Pharmakon, survie

Il faut, pour survivre, prendre appui sur l’ambiguité du pharmakon

Selon Jack Y. Deel, le pharmakon se définit par son ambiguïté : il est en même temps remède et poison, bénéfique et maléfique, souhaitable et détestable. On en trouve un exemple dans le film de Todd Phillips, Joker (2019). Arthur Fleck est désespéré. S’il n’était pas victime d’un syndrome assez singulier, ce serait un homme absolument quelconque, mais voilà, il n’est pas quelconque, il est affecté par un rire incontrôlable, insoutenable, inarrêtable, dans les moments où au contraire l’émotion devrait le faire pleurer. C’est le premier degré du pharmakon, le rire et les larmes en même temps, mais il y en a beaucoup d’autres dans l’histoire qu’on nous raconte : humoriste sans humour, criminel sans préméditation ni désir de meurtre, justicier sans loi, agitateur sans programme, héros sans qualité, etc, dans un film à la fois hollywoodien et révolutionnaire, singulier et débordant de stéréotypes. Le réalisateur qui a construit ce personnage est lui-même ambigu, car dans la suite de 2024, Joker : folie à deux, il supprime un à un ces facteurs ambivalents jusqu’à l’anéantissement complète du pharmakon quand, dans la dernière scène, Arthur avoue qu’il n’est pas Joker. Alors son amante l’abandonne définitivement, il perd l’amour avant de perdre la vie. Seule l’ambiguïté du pharmakon lui offrait un certain degré de survie, même dans une cellule de prison, même soumis à l’humiliation et la torture, même dans la période sordide qui a précédé son héroïsation. Reconduit à sa pure identité corporelle, dans sa nudité, il n’est plus rien.
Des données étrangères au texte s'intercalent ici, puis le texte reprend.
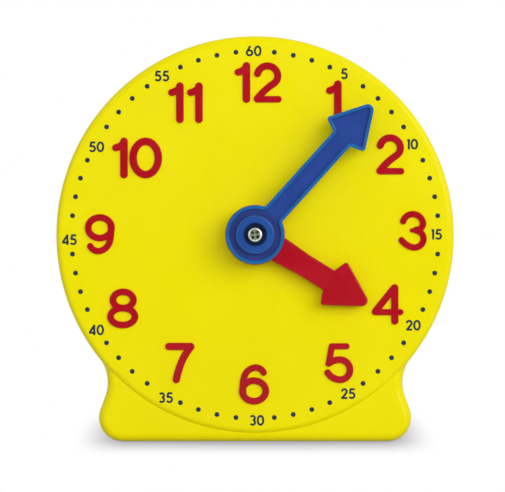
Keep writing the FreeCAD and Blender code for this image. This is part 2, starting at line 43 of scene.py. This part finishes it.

Un autre film dérivé de Batman, personnage univoque devenu modèle du pur héros, met en scène le pharmakon : Birdman, ou La surprenante Vertu de l’Ignorance (Alejandro González Iñárritu, 2014). Riggan Thomson voudrait se départir de la posture du héros qu’il avait autrefois incarnée au cinéma, mais n’y arrive pas. Comme Arthur Fleck, il dépend du regard de l’autre qui lui interdit de se dissocier de l’image de Birdman. Il rejette ce nom qui ne cesse de le poursuivre, voudrait devenir un metteur en scène réputé mais sombre dans le ridicule, ce qui le rend encore plus populaire sur Facebook. Après un suicide raté et un nez éclaté, il perd toute crédibilité. Quand son objectif est atteint (se dissocier de Birdman), tout est fini pour lui. Sans doute en va-t-il ainsi pour chacun d’entre nous. Il nous faut projeter des qualités ambiguës, ambivalentes, pour exister. Si je ne suis rien d’autre que moi-même, alors nul ne fera attention à moi, je ne suis plus rien.